I suggest that Security First foreign policy, drawing on the principle of the Primacy of Life, is both principled and pragmatic. At its core is the recognition that all people have an interest in and right to security, understood to include freedom from deadly violence, maiming, and torture. I argue in the following pages that this right is more fundamental than all the others, including legal-political and socioeconomic rights. It ought to be treated as a class unto itself.

The preceding statements should not be taken to mean that I hold that the United States or other nations in the free world would be safer if their citizens gave up their various rights. These nations have effective police forces, domestic and foreign intelligence services, and powerful armies to protect themselves. True, in some limited matters even these states may need to be accorded some additional powers. However, this is called for only if there is compelling evidence that these powers are truly needed, and only if they are carefully monitored, with those who wield them being held accountable for any abuses. The places where basic security is most lacking are in the Middle East, in failing states, and in newly liberated states. Hence in the following pages I outline the implications of a Primacy of Life-based foreign policy not just for establishing security in Iraq and Afghanistan, but also for conflicts with rogue states (especially North Korea and Iran); for dealing with failing states (especially Russia); and for assessing under what conditions armed humanitarian interventions are appropriate.

One central point runs through all these applications of the core Primacy of Life rationale: instead of assuming that democratization will provide a political process for resolving various inter-and intragroup conflicts--and the terrorism they help to foment--in places such as Iraq and Afghanistan, a Security First foreign policy is centered on precisely the opposite assumption: that democratization first requires security. Rather than assuming that democratizing rogue states will exorcise their aggressive inclinations, the United States and its allies should promise to forego coercive regime changes, and largely let internal forces lead domestic political progress.

All of these points require elaboration. However, I must note that when I refer to "security," I mean basic security, the conditions under which most people, most of the time, are able to go about their lives, venture onto the street, work, study, and participate in public life (politics included), without acute fear of being killed or injured--without being terrorized. To seek full-fledged security, to obviate all threats, to end fear, puts us on the slippery slope at the bottom of which is a police state. Often "basic" will have to do.

Chapter A. A Principled, Realistic Approach

Tragic Choices and the Role of Values

Neo-Con as well as liberal conceptions of the international reality share one key flaw: they greatly overestimate the extent to which one nation, even a superpower and even if accorded the full blessings of the United Nations, can reengineer the regimes of other nations. Neo-Cons believe that forced democratization is possible, as has been attempted in Iraq and Afghanistan, and before that in numerous places such as Haiti and the Congo. Liberals believe in the transformative power of foreign aid, debt relief, trade concessions, and support for reformers, peaceful regime changes that have been attempted in scores of nations. The tragic fact of the international reality is that both approaches to long-distance, large-scale social engineering have failed in most places. Liberal democracy is a delicate plant that grows only slowly under favorable conditions; it needs to be cultivated carefully by those who aim to live under it rather than by those who wish it for them.
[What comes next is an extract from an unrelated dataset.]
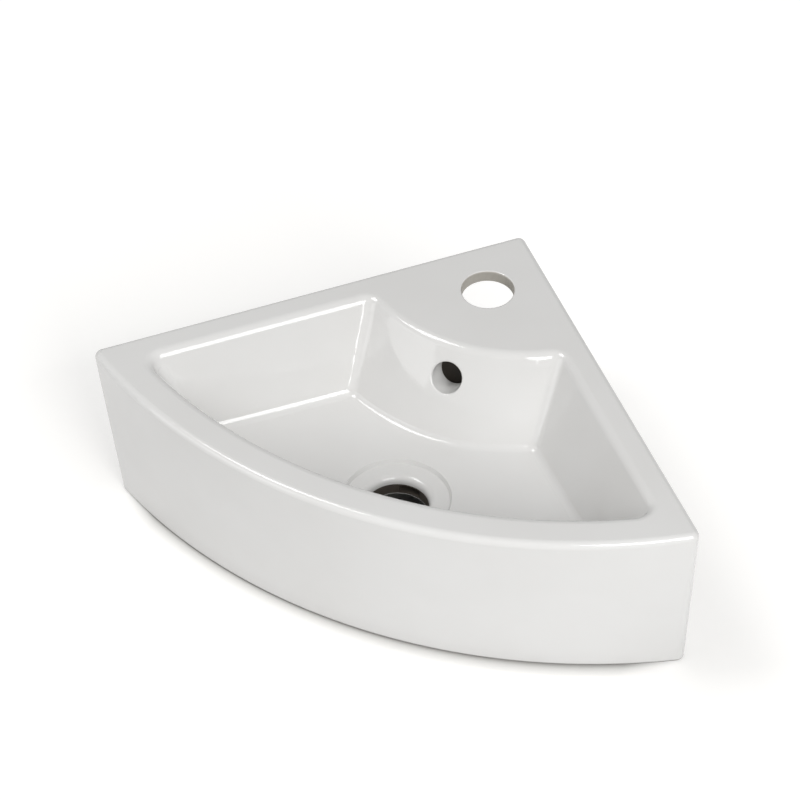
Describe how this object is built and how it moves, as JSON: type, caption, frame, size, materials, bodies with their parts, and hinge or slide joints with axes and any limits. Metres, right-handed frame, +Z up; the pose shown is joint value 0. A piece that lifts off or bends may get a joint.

Moreover, we cannot hide from the fact that painful and costly sacrifices must be made to achieve "merely" basic security. Ethnic cleansing often cannot be stopped without bringing home body bags (as the Dutch found out in Srebrenica). Enticing nations to give up nuclear arms or ambitions and cease supporting terrorism often entails tolerating illiberal or undemocratic regimes for the time being, provided that they do not engage in genocide, ethic cleansing, or other atrocities. More generally, utopian goals of the sort pursued in Iraq and Afghanistan are best avoided, and promises and expectations are best moderated. It must be assumed that, whatever the pursued international project, it is bound to be tough sledding all the way.

To put the same crucial point somewhat differently, the brutal international reality often requires following what might be called a "second-worse" course, in order to avoid having to negotiate the worst one--a long way from the notion that our choices are between the best and the second-best. In short, ask not what international order you desire--but which you can hope to help achieve.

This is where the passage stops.